“And I will pour out on the house of David and the inhabitants of Jerusalem a spirit of grace and supplication. They will look on me, the one they have pierced, and they will mourn for him as one mourns for an only child, and grieve bitterly for him as one grieves for a firstborn son.” Zechariah 12:10
Almost five hundred years before our Good Friday, Zechariah prophesied of the glory awaiting the people of God. This glory, though, was not an idyllic victory, but one of grace, borne from sorrow. Nowhere else does sorrow and grace so poignantly meet than the cross.

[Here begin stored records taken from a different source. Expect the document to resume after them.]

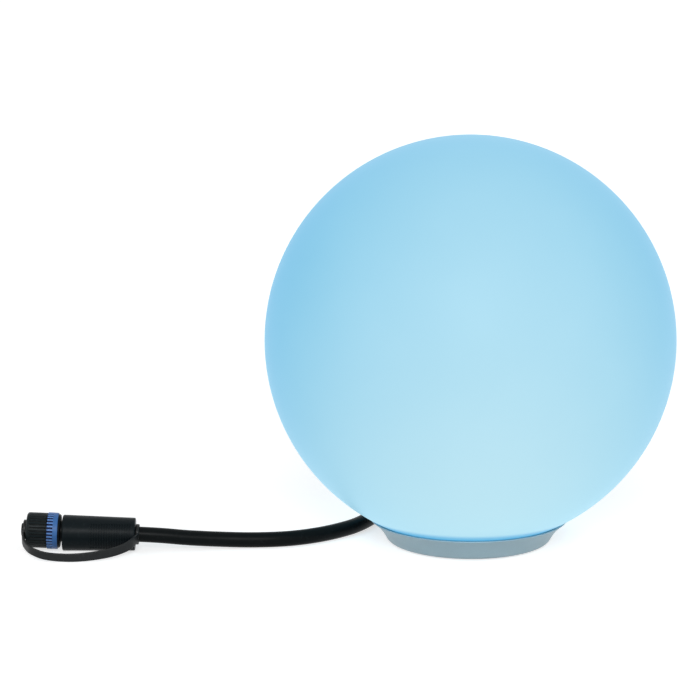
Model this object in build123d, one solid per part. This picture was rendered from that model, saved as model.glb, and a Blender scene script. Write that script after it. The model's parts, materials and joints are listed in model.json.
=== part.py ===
from build123d import *
from math import asin, atan, cos, degrees, hypot, radians, sin, sqrt, tan
import os

# Garden globe light: an opal globe on a low dish-shaped base, with a short rubber lead that ends
# in a sealed two-pole plug, its coupling nut and a tethered dust cap.
# Millimetres, +Z up. The origin is on the ground under the middle of the globe, the front is -Y,
# and the lead runs off to -X.

# Globe
globe_r = 100.0
globe_wall = 2.5
globe_seat_z = 10.6
globe_mouth_r = 34.0
globe_flange_t = 3.0
globe_boss_r = 3.4
globe_boss_top_z = 20.0
gasket_inner_gap = 0.6
gasket_outer_gap = 0.4

# Base shell: a conical wall under a flat deck, open below
base_low_z = 0.6
base_foot_r = 39.9
base_rim_r = 48.7
base_rim_z = 11.9
base_rim_inner_r = 47.8
base_wall_hollow = 0.95
base_foot_round = 2.7
base_rim_round = 0.4
deck_top_z = 9.6
deck_t = 2.0
deck_edge_r = 45.3
deck_hole_r = 26.0
skirt_inner_top_r = 42.6
skirt_inner_low_r = 38.6
lip_inner_r = 36.9
lip_top_z = 2.4
passage_spare = 1.0

# Bottom cover, feet and vent
cover_r = 36.6
cover_top_z = 2.2
cover_rib_top_z = 3.6
cover_rib_t = 1.4
cover_ring_rib_r = 20.0
cover_radial_ribs = 8
cover_rib_start_r = 6.0
cover_round = 0.4
foot_r = 4.0
foot_ring_r = 27.0
foot_recess = 0.5
foot_round = 0.3
vent_hole_r = 2.5
vent_sunk = 0.3
vent_bevel = 0.5
vent_head_r = 4.2
vent_head_t = 1.2

# Screws
screws_per_ring = 4
screw_r = 1.5
screw_gap = 0.05
screw_tip_gap = 0.3
pan_head_r = 2.8
pan_head_h = 2.0
head_round_share = 0.45
hex_recess_share = 0.8
hex_recess_depth = 0.9
slot_w = 0.8
slot_depth = 0.6
globe_screw_ring_r = 38.5
globe_screw_top_z = 17.5
sink_screw_ring_r = 30.3
sink_screw_top_z = 15.0
cover_screw_ring_r = 32.5
cover_screw_top_z = 7.4
cover_boss_r = 3.2
cover_boss_hole_top_z = 8.2
cover_head_r = 3.0

# Heat sink: a finned pot that closes the deck's opening from above
sink_flange_r = 33.0
sink_flange_t = 2.8
sink_wall_r = 25.8
sink_bore_r = 23.2
sink_plate_low_z = 24.0
sink_top_z = 27.2
fin_count = 20
fin_t = 1.6
fin_low_reach_r = 32.2
fin_top_reach_r = 28.8
fin_root_r = 25.4
join_depth = 0.2
sink_pad_r = 3.0
sink_pad_top_z = 16.0
sink_pad_ring_r = 29.9
seal_groove_in_r = 26.5
seal_groove_out_r = 28.3
seal_groove_depth = 1.5
sink_seal_r = 27.4
sink_seal_t = 1.5
post_r = 2.4
post_ring_r = 17.5
post_low_z = 13.6
post_hole_r = 1.1
post_hole_top_z = 20.0
led_wire_hole_r = 2.5

# Boards and light source
control_board_r = 22.0
control_board_low_z = 12.0
board_t = 1.6
board_hole_gap = 0.1
board_screw_tip_gap = 0.5
board_screw_head_r = 2.2
board_screw_head_h = 1.6
led_board_r = 24.0
led_screw_ring_r = 20.5
led_screw_r = 1.25
led_screw_depth = 2.4
led_head_r = 2.4
led_head_h = 1.6
led_hole_gap = 0.2
led_count = 8
led_ring_r = 13.5
led_side = 5.0
led_h = 1.2
led_window_r = 1.9
led_window_h = 0.3
lens_seal_t = 0.7
lens_wall = 1.4
lens_skirt_z = 33.0
lens_crown_z = 44.0
capacitor_r = 4.0
capacitor_h = 9.0
capacitor_reach = 9.5
capacitor_round = 0.6
coil_r = 4.6
coil_waist_r = 3.4
coil_h = 5.0
coil_flange_t = 1.0
chip_side = (7.0, 5.0, 1.6)
chip_reach = 16.0
radio_side = (4.0, 4.0, 2.4)
capacitor_turn = 45.0
coil_turn = 135.0
chip_turn = 112.5
terminal_side = (9.0, 11.0, 5.6)
terminal_reach = 14.0
terminal_entry_r = 1.1
terminal_entry_depth = 5.0
terminal_entry_drop = 1.0
terminal_screw_r = 1.3
terminal_screw_spread = 1.6
terminal_screw_end = 0.8

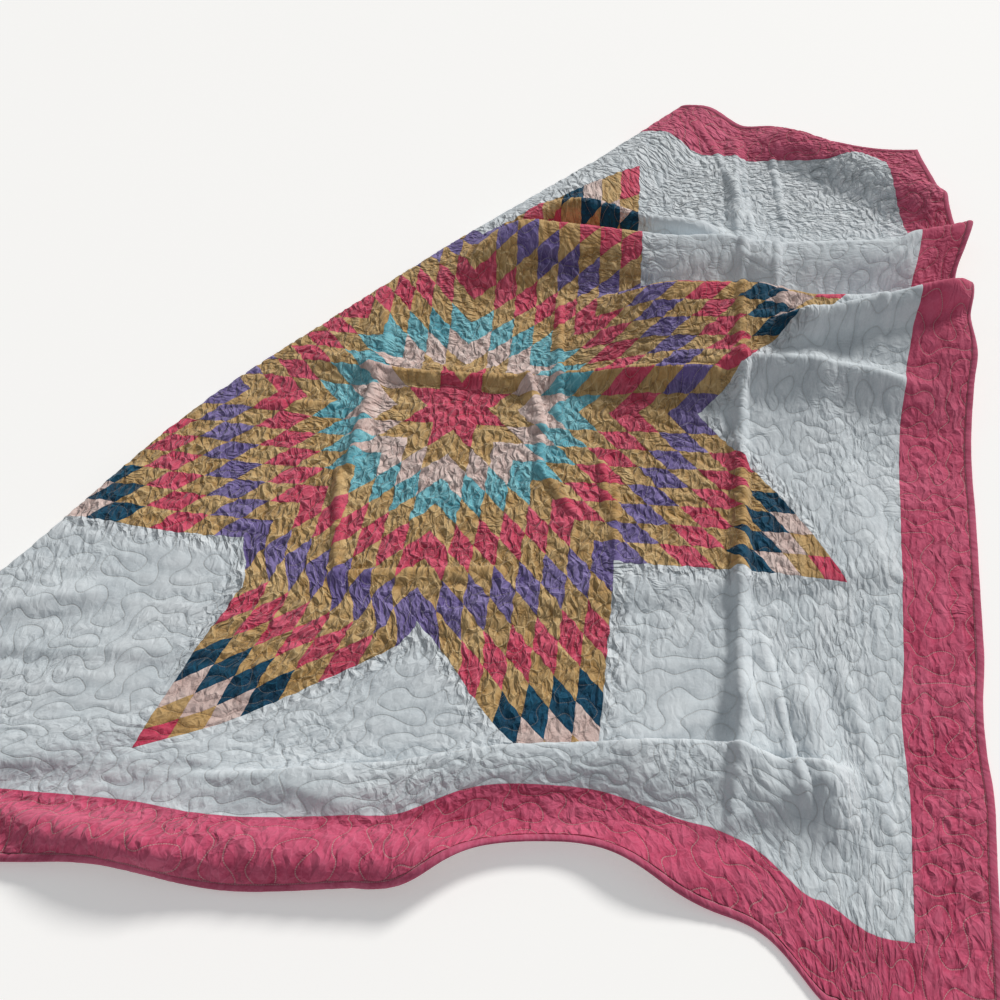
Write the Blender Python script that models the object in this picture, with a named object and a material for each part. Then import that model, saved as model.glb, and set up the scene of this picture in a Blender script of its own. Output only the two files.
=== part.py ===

This Lenten season, I am drawn to the witnesses: the grieving women looking on at Jesus’ crucifixion with their hearts breaking, mourning and wailing for him as recounted by Luke. The Gospels of Luke and Matthew also tell us that these many women—some of them healed of diseases and evil spirits—had followed Jesus from Galilee and had cared for his needs through their own financial resources. Jesus was unlike any other prophet, teacher or son, they had ever known. Instead of keeping his distance or viewing them as a danger, Jesus honored and dared to engage with women—intellectually, spiritually, emotionally, and even alone—as we learn in John’s account of the Samaritan woman.
At his crucifixion, Jesus was true to character: Luke tell us that Jesus acknowledged the women’s presence, validated their grief, and ensured that his mother was not abandoned by asking John to take her in his home as his own mother. Even as Jesus carries the cosmic work of atonement to its completion through his obedience to death, he lovingly acknowledges the women’s grief. Indeed, they too, shared in his sufferings, and in so doing, played a part in the grand drama as foretold by the prophets of old.
And I am welcomed in through this same spirit of grace and supplication. Poor and needy though I be, helpless to lift the curse of death and wickedness that covers this world, I mourn, holding out for the miracle of grace and clinging to hope with all my strength as I await the full consummation of Resurrection.